名著「琵琶湖八珍-湖魚の宴絶品メニュー」
「琵琶湖八珍-湖魚の宴絶品メニュー」(編集者も愛読)

湖魚料理の素材の殆どが野生動物です。ということは、彼らが棲めない琵琶湖になってしまったら、我々は湖魚料理を食べることが出来なくなる、とうことです。しかも、その野生動物の命を涵養している琵琶湖の水を、我々も同じように飲んでいるという事実があります。この事に気付くことが、我々が琵琶湖に対する当事者になる一つの方法ではないでしょうか。

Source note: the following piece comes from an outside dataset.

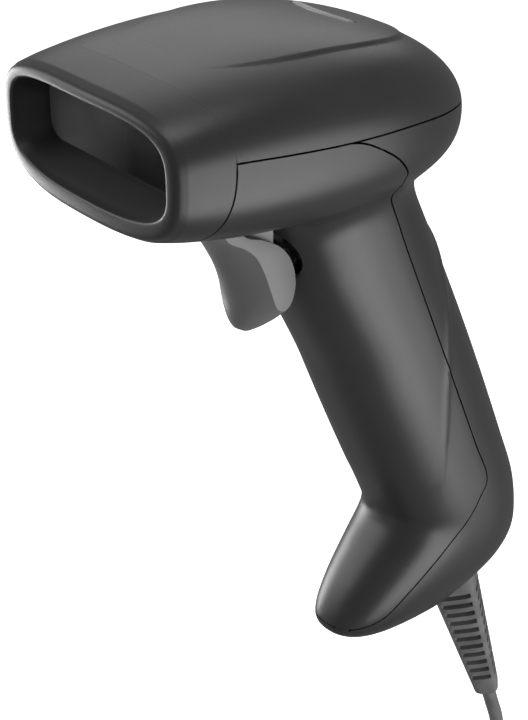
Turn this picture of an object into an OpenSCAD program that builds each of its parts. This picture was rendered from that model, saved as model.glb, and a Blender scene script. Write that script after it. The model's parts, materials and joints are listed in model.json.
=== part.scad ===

湖魚を食べる。旨い。もっと食べたい。その時、琵琶湖に魚が居なければ・・・・。よし、それでは魚が元気よく泳ぐ琵琶湖にしよう。琵琶湖に魚が増えた。おや?最近琵琶湖の水が旨いぞ!・・・。こんな、琵琶湖と私達人間を含めた生き物達の命が、正のスパイラルを生むことを願い、提案したのが「琵琶湖八珍」です。
そして、この想いを伝えたく上梓したのが、日本国民必読の書として注目されている(笑)「琵琶湖八珍-湖魚の宴絶品メニュー」という本です。この本は、琵琶湖八珍を楽しむことに主眼を置いて執筆しました。よって、270種ほどの湖魚料理の画像をカラーで掲載しました。勿論、全て私が楽しみながら頂いた料理です。さらに、私は酒飲みですので、紹介した料理にどの様なお酒が合うのかも記載しました。まさに身を削り、財布を削り、結果として身を太らせた奇跡の著です。この本を読み(買って下さい)、琵琶湖八珍を楽しみ、そして琵琶湖と生き物たち(人間を含む)との関係に思いを馳せて下さい。そうすればあなたは、とても幸せになれます。私が保証します。